## INSTRUCTIONS TO FOLLOW:
Lines containing the word "MESH" are to be located and copied.

## SOURCE DATA:

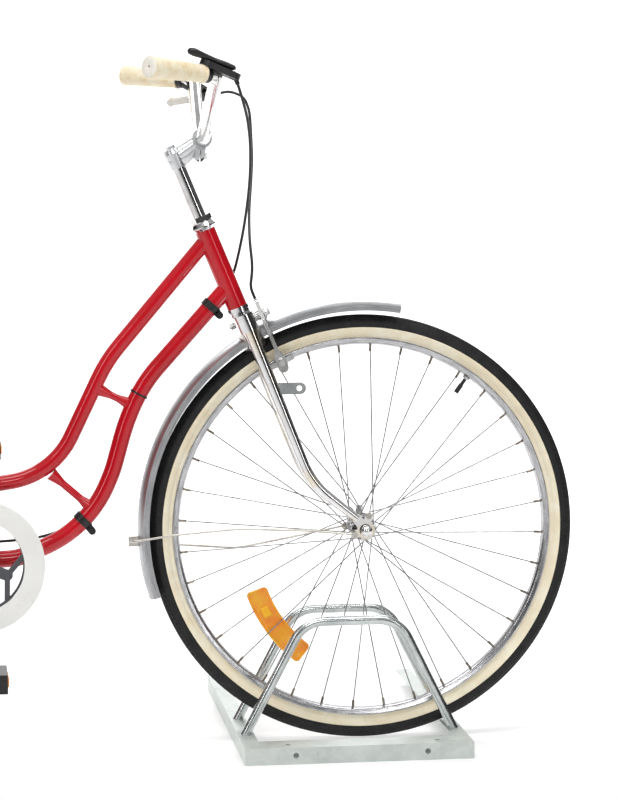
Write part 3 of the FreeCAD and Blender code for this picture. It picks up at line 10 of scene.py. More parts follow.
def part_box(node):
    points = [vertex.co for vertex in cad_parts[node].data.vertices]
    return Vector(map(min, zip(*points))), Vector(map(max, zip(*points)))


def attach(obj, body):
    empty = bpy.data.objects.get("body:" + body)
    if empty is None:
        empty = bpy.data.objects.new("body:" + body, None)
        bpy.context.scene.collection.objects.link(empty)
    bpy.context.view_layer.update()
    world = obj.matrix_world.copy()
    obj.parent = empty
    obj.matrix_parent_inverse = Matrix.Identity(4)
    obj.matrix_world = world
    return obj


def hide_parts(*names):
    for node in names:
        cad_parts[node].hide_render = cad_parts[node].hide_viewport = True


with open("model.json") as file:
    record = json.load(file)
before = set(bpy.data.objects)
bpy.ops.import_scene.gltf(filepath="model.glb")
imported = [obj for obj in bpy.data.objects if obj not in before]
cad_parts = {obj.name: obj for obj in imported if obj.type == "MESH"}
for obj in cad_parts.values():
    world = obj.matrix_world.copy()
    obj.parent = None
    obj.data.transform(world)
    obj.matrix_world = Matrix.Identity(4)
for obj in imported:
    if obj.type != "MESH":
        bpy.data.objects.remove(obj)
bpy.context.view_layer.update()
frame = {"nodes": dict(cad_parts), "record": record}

NODES = frame["nodes"]
MM = 0.001
SCENE = bpy.context.scene


def middle(node):
    """The centre of a CAD node's box."""
    low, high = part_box(node)
    return (low + high) / 2


FRONT = middle("front_tyre")
REAR = middle("rear_tyre")
CENTRE_Y = FRONT.y
TYRE_RADIUS = (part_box("front_tyre")[1].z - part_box("front_tyre")[0].z) / 2
BRACKET = middle("bottom_bracket_shell")
ENDS = (("front", FRONT), ("rear", REAR))
STEERING_UP = Vector((-0.378, 0, 0.926))         # up the steering axis
STEERING_AHEAD = Vector((0.926, 0, 0.378))       # square to it, towards the front
CAST_HEIGHT = 0.772          # up the steering axis from the origin to where the stem's casting starts
NIPPLE_START = 0.2875        # from the axle to the spoke's nipple
VALVE_NUT = (0.2945, 0.2995)                     # from the axle
SHOE_FACE = 0.0205           # sideways from the wheel's middle to the brake shoe's metal holder


# ---- Materials ------------------------------------------------------------------------
def srgb(red, green, blue):
    """A colour from 0 to 255 values, as the shader wants it."""
    def linear(value):
        value /= 255
        return value / 12.92 if value <= 0.04045 else ((value + 0.055) / 1.055) ** 2.4
    return (linear(red), linear(green), linear(blue), 1.0)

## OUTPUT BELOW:
cad_parts = {obj.name: obj for obj in imported if obj.type == "MESH"}
    if obj.type != "MESH":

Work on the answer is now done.